July 30, 2014. Patras Court acquits all defendants of human trafficking and convicted two of the defendants of serious bodily harm and illegal use of firearms.
October 21, 2014. Victims request Supreme Court Prosecutor to seek cassation of Patras Court acquittal.
October 27, 2014. Supreme Court Prosecutor refuses to seek cassation.
April 27, 2015. Forty-two workers file applications with the European Court of Human Rights.
September 9, 2015. European Court communicates applications to the Greek Government.
December 2015. December 2015. European Court permits third-party interventions by International Trade Union Confederation, Anti-Slavery International, Platform for International Co-operation on Undocumented Migrants, AIRE Centre, and Law Faculty of Lund University.
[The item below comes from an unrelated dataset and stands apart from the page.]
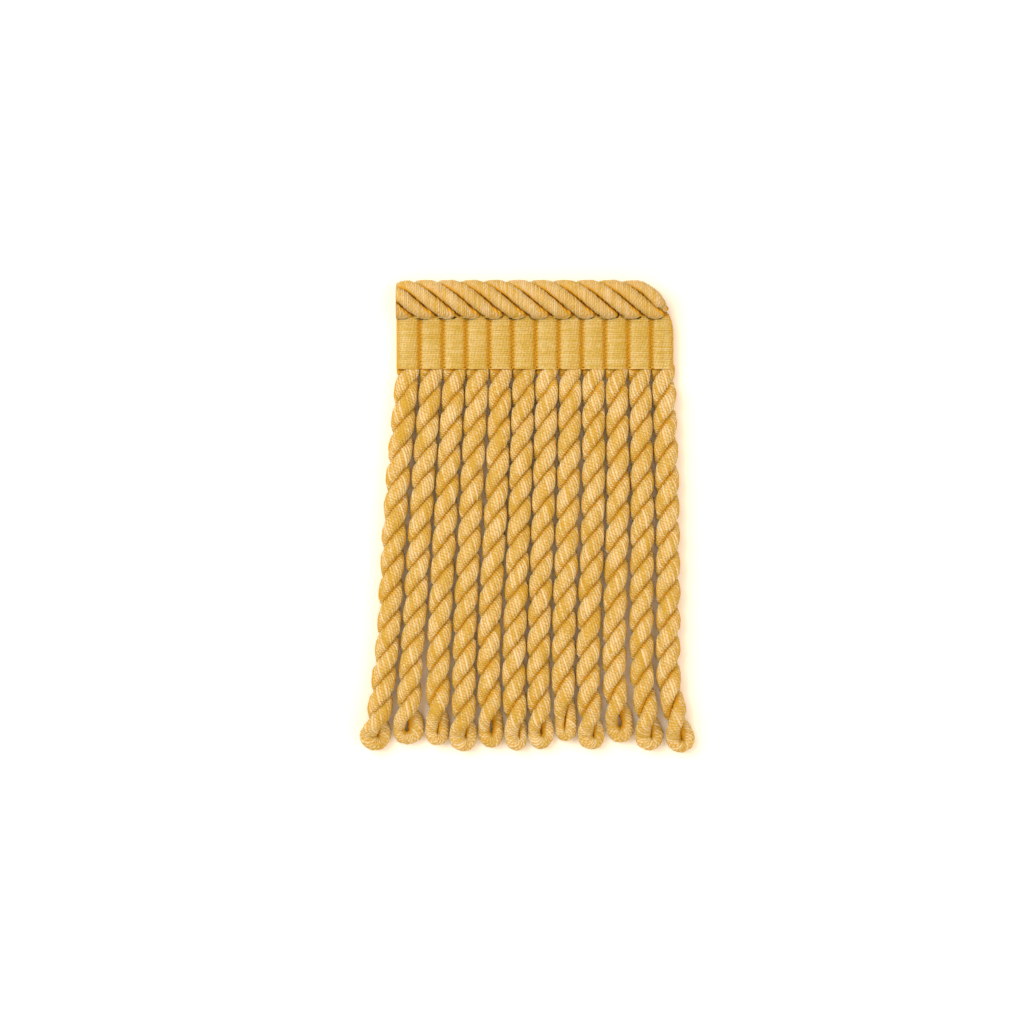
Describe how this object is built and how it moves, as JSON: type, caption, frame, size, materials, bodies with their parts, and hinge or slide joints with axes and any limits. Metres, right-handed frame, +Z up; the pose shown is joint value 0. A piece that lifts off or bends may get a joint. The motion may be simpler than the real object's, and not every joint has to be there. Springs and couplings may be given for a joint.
{
  "type": "cord fringe trim",
  "caption": "Cut length of furnishing trim: a ribbed woven heading band with a roll of slanted cord along its top edge and hanging twisted ropes that end in loops.",
  "frame": {"origin": "on the surface that the trim lies on, at the middle of the heading band's flat back", "axes": "+Z up off the surface, out of the trim's face; +Y from the ropes towards the crest; +X to the right with the crest at the top"},
  "size_m": [0.0907, 0.1279, 0.008],
  "materials": {
    "band_yarn": "woven gold yarn with darker grooves, slightly silky",
    "crest_yarn": "wound gold yarn, matte with a slight sheen",
    "rope_yarn": "wound gold yarn, matte with a slight sheen"
  },
  "bodies": {
    "root": {"heading": "band_yarn", "crest": "crest_yarn", "fringe": "rope_yarn"}
  },
  "joints": []
}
March 30, 2017. European Court of Human Rights delivers a Chamber judgment on the application [in French], finding in favor of the applicants.
In its decision of March 30, 2017 [in French], the Court found that the workers had been subjected to forced labour and that Greece had violated Article 4 of the European Convention.
- The employer subjected the workers to forced labour within the meaning of Article 4, by requiring them to work as a condition of paying wages already due knowing that the workers were liable to arrest, detention and deportation as irregular migrants if they left the local area.
Failure to prevent forced labour and to protect the workers
- The authorities failed to prevent forced labour by adopting measures to end the factors giving rise to it, despite being well aware of these
- They failed to protect the applicants from forced labour, even though they were made specifically aware of their situation
- The decision of the domestic court to acquit the employer of the charge of trafficking was based on an overly restrictive interpretation of the concept of forced labour that required proof that the employer restricted the worker’s freedom of movement.
- The authorities failed to conduct an adequate investigation, because the decision of the prosecutor to reject the claim of the uninjured applicants that they had been subjected to forced labour was made without properly considering their case
- There was not sufficient compensation to the workers for the pecuniary and non-pecuniary damage suffered from forced labour.